Genome-wide SNP microarray revealed chromoanagenesis regions on chromosomes 3 and 7 (red circles) and loss of 7q (7q21.11−7q26.3). Chromosome 2 is normal except for two small losses and one gain. Blue dots for genotype (B allele frequency) and red lines for copy number based on probe intensities.

Figure 3

Mate pair sequencing revealed complex rearrangement involving chromosomes 2, 3, and 7. Only structural variants involving these three chromosomes are shown by genome plot (black lines), and breakpoints are shown by solid light green circles.
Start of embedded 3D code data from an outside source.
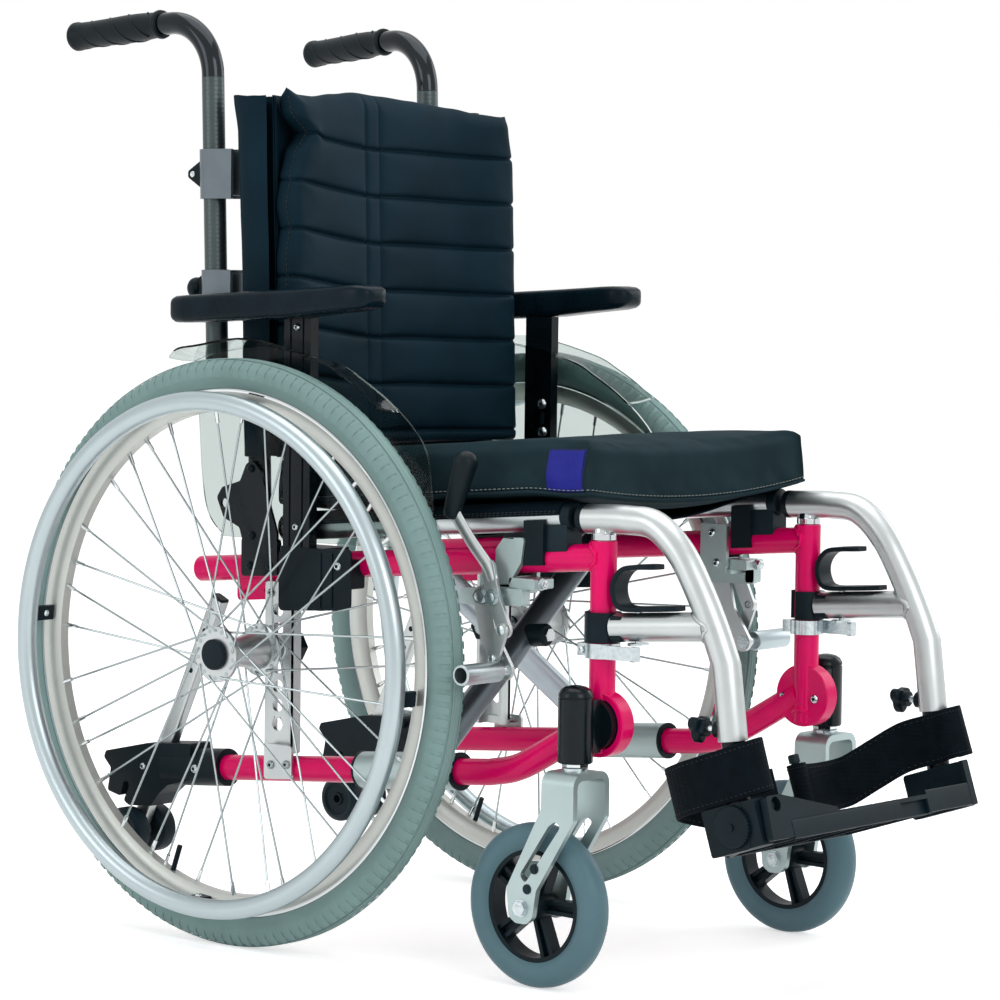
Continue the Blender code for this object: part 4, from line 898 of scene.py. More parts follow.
# %% [markdown]
# ## Brakes
# Pushing the lever forwards turns it on the upper bolt. Its lower end pushes the link, and
# the link swings the arm until the arm's tube presses into the tyre. Lever, link and arm lie
# in layers, one outside another, so that each passes its neighbour.

# %% Brake mount, lever, arm and link
ARM, LEVER = (-113.0, 349.0), (-130.5, 349.0)
RIVET_LEVER, RIVET_ARM = (-144.0, 320.0), (-134.0, 293.0)
casting = clipped([(-142.5, 361), (-104, 358), (-104, 398), (-142.5, 403)], (0, 367.9), (0, -1))
cheek = rounded([(-122, 362), (-122.5, 373.2), (-122.8, 392.3), (-131.5, 402.7), (-156, 404.1),
                 (-152.5, 381), (-142, 366), (-140, 361)], 3)
heads, recess_shade = screws(((-144, -131, 392), LEFT, 4.0), ((-144, -137, 363), LEFT, 4.0))
bolts = [rod((-190, *ARM), (-178, *ARM), 4, 20), rod((-195, *LEVER), (-178, *LEVER), 4, 20)]
bolts += screw((-168, -168.4, 362), (0, -1, 0), 5, 5, "bolt")[0]
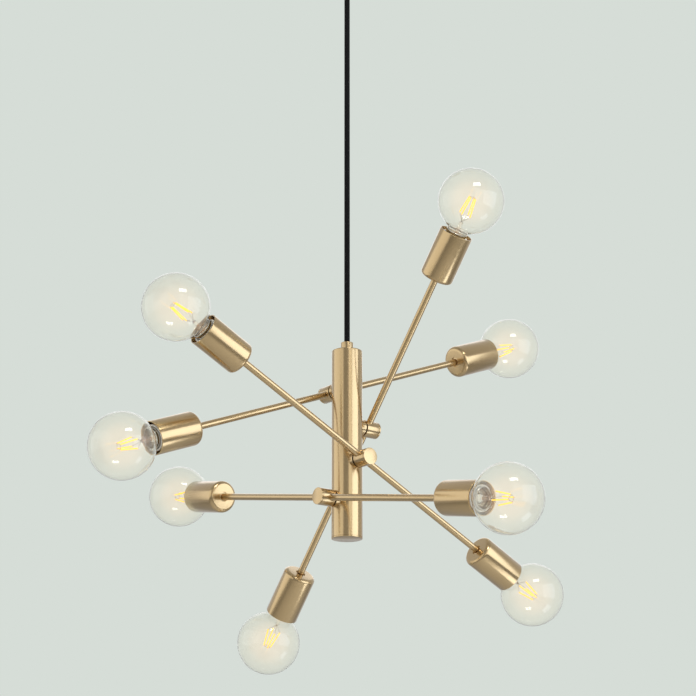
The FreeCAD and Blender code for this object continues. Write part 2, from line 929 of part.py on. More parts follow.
hub_height = size("lead_hub_height")
cage_parts = [cylinder("lead_hub", radius_of("lead_hub_diameter"), hub_height, z=stem_top)]
hub_middle = Vector(0, 0, float(stem_top + hub_height / 2))
for number in range(FILAMENTS):
    foot = around(size("filament_foot_radius"), number, foot_height_in_globe)
    tip = around(size("filament_tip_radius"), number, tip_height_in_globe)
    next_tip = around(size("filament_tip_radius"), number + 1, tip_height_in_globe)
    cage_parts.append(strut("stick_%d" % number, foot, tip, filament_radius, 6))
    cage_parts.append(strut("foot_lead_%d" % number, hub_middle, foot, lead_radius, 4))
    cage_parts.append(strut("tip_lead_%d" % number, tip, next_tip, lead_radius, 4))
filament_cage = joined("filament_cage", cage_parts)

# ---------------------------------------------------------------- the four arms


def arm_frame(arm):
    return knuckle_frame(arm, float(size("arm_%d_tilt" % arm)))


def end_frame(arm, side, out):
    """A frame on the arm's centre line, with its Z pointing out towards one end."""
    middle = Placement(Vector(float(rod_offset), side * float(out), 0), Rotation(Vector(1, 0, 0), -90 * side))
    return arm_frame(arm).multiply(middle)


for arm in ARMS:
    reach = size("arm_%d_reach" % arm)
    cup_back = reach - cup_length
    rod_length = cup_back + size("rod_overrun") - size("rod_root")
    rod_skin = cylinder("arm_%d_rod_skin" % arm, rod_radius, rod_length)
    rod_bore = cylinder("arm_%d_rod_bore" % arm, rod_radius - size("rod_wall"), rod_length)
    rod = cut("arm_%d_rod" % arm, rod_skin, rod_bore)
    on_pivot = [arm_frame(arm).multiply(OUTWARD)]
    at_root = [end_frame(arm, side, size("rod_root")) for side in (1, -1)]
    at_ends = [end_frame(arm, side, cup_back) for side in (1, -1)]
    for piece, master, placements in (
        ("pivot_bolt", pivot_bolt, on_pivot),
        ("knuckle", knuckle, on_pivot),
        ("knuckle_cap", knuckle_cap, on_pivot),
        ("rods", rod, at_root),
        ("lamp_cups", lamp_cup, at_ends),
        ("cup_bushings", bushing, at_ends),
        ("lampholders", lampholder, at_ends),
        ("screw_shells", screw_shell, at_ends),
        ("bulb_caps", lamp_cap, at_ends),
        ("bulb_glass", bulb_glass, at_ends),
        ("bulb_filaments", filament_cage, at_ends),
    ):
        node("arm_%d_%s" % (arm, piece), master, placements)

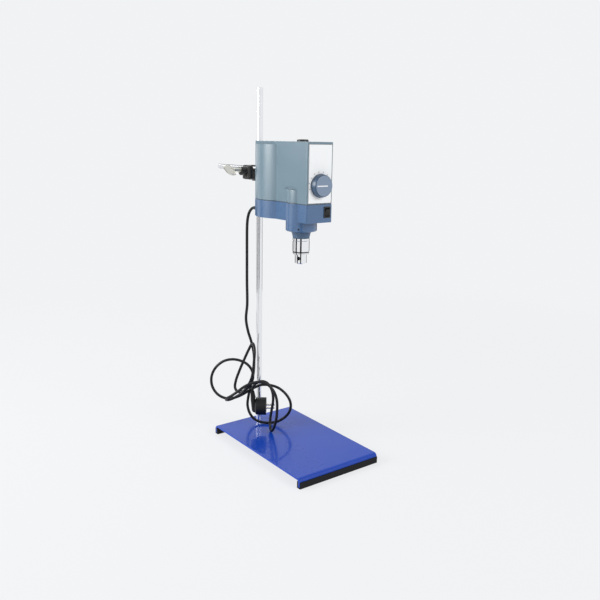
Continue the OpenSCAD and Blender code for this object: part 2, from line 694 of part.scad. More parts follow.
module chuck_sleeve() {
  // turning sleeve with the key ring's teeth on its lower rim
  color([0.88, 0.89, 0.91]) translate([sx, sy, sleeve_low]) difference() {
    union() {
      translate([0, 0, 3.4]) cylinder(d = sleeve_d - 1.4, h = 3);
      translate([0, 0, 5.8]) cylinder(d = sleeve_d, h = sleeve_len - 6.6);
      translate([0, 0, sleeve_len - 0.8]) cylinder(d1 = sleeve_d, d2 = sleeve_d - 1.2, h = 0.7);
      cylinder(d1 = nose_d + 3, d2 = sleeve_d, h = 2.6);
      translate([0, 0, 2.6]) cylinder(d = sleeve_d, h = 1);
    }
    translate([0, 0, -1]) cylinder(r = core_r + fit, h = sleeve_len + 2);
    for (i = [0:key_teeth - 1]) rotate([0, 0, i * 360 / key_teeth]) translate([sleeve_d / 2, 0, -0.6])
      rotate([0, -38, 0]) cube([12, 1.5, 2.2], center = true);
  }
}
module chuck_jaw(i) {
  color([0.60, 0.61, 0.63]) intersection() {
    on_jaw(i) translate([0, 0, -4]) cylinder(r = jaw_r, h = jaw_len + 8);
    translate([sx, sy, jaw_tip]) rotate([0, 0, key_az + 60 + i * 120]) linear_extrude(height = jaw_len)
      difference() {
        intersection() {
          polygon([[0.4, 0], [14, -13.6 * tan(50)], [14, 13.6 * tan(50)]]);
          circle(r = 9.4);
        }
        circle(r = grip_r);
      }
  }
}
module chuck_jaw_1() { chuck_jaw(0); }
module chuck_jaw_2() { chuck_jaw(1); }
module chuck_jaw_3() { chuck_jaw(2); }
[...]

Red arrows pointed to chromosomes 2, 3, and 7.

Figure 4

Summarization of various structural variant breakpoints revealed by CRISPR/Cas9-mediated nanopore sequencing, MPseq, and SNP microarray. From left to right, SNP microarray revealed three chromoanagenesis regions: two on chromosome 3q and one on 7q (shown by red circles). Mate pair sequencing data is in a solid red circle, CRISPR/Cas9 nanopore sequencing data is in green circles, and overlapped data of MPseq and CRISPR/cas9 are in brown circles. (A,B) Complex SVs in the IGV view. Reads of chromosome 7q11.22 genomic region (69,431,166–69,480,285, A) and 3q21.3 genomic region (126,248,059–126,263,338, B). (C) Copy number variants by nanopore sequencing and SNP microarray. Reads of chromosome 3q21.1 genomic region (121,889,250–122,611,342) show complex SVs including amplification, gain, and loss detected by nanopore sequencing, which were consistent with SNP microarray findings. Nanopore reads and SNP microarray data were analyzed by the VIA software to generate copy number variants. Chr: chromosome, CNVs: copy number variants, ROIs: regions of interest by CRISPR/cas9 guideRNAs, SVs: structural variants.

Figure 5

Repeat elements flanking the breakpoints of structural variants in this study. Alu = arthrobactor luteus; CR1 = chicken receptor 1, ERVL = endogenous retrovirus repetitive element, hAT = the hAT superfamily of DNA transposons; LINE = long interspersed nuclear element, L1 = LINE-1, L2 = LINE-2, LTR = long terminal repeat element, MIR = mammalian-wide interspersed repeat, SINE = short interspersed nuclear element.